Have you ever watched sports? The referee always has an impact whether they blow the whistle or not. Every rule requires some level of interpretation or fitting to a given situation. Some sports (mainly soccer) don't have rules, they explicitly have "laws of the game" because it's understood that they are to be interpreted.

> That approach is incoherent: the whole point of capitalist competition is that the better firm in some sense harms the weaker firm by taking away its customers. And giving the referee the power to transfer money from the competitors to their own pockets at will, without needing to convince anyone else at all, is clearly an enormous conflict of interest.

...you know regulators don't get to keep any money right? Their job is to set market rules, enforce them, and break up any competitor who gains too much market power. Where exactly is the conflict of interest? Historically, most shareholders wind up making more money off the future value of the broken-up interests than they did with the original conglomerate.

It seems like you are arguing from an EU standpoint, and I don't know anything about their antitrust history, so I'm not going to try and defend or interpret what Europe does.

2 comments

you know regulators don't get to keep any money right?

This is exactly my point. They don't ... in America. In the EU anti-trust fines are both created by and collected by the Commission, specifically, a high ranking Commissioner. Those people are selected not for any particular expertise in their subject area but rather nominated by countries and selected for political reasons.
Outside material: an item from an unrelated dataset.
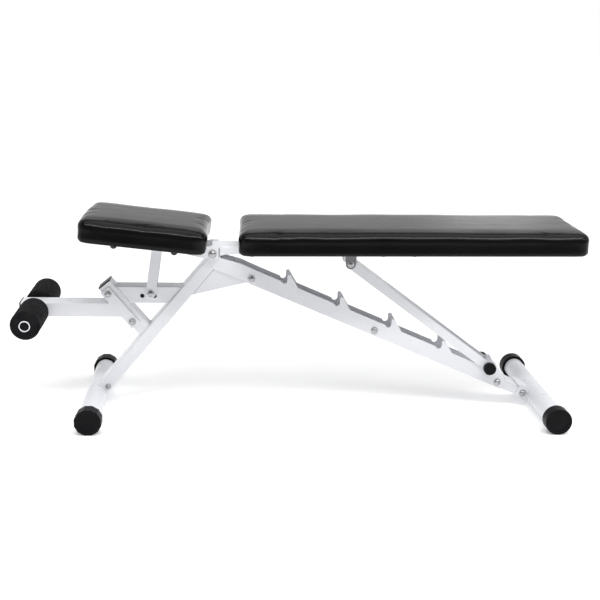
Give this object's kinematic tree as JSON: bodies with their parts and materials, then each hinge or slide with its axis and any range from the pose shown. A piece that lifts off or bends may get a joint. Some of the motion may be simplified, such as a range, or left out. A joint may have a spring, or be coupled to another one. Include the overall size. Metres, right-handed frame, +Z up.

The money goes straight into the general budget of the Commissioner's employer, and then handed out in "solidarity" payments, subsidies, bureaucrat salaries and other priorities of the Commission.

Bureaucrats have their own set of incentives. They can increase their position within the bureaucracy, and increase the bureaucracy’s influence.

One of the reasons Americans are so “anti-bureaucracy” is because of precious bureaucratic oversteps.

It’s pretty well established the EUs administrators strongly value the influence I’d their own agencies (with some exceptions).

A good US example is the military. Army, Navy, Marines, etc. are in constant competition. Do any of the generals or admirals get to take home their funding?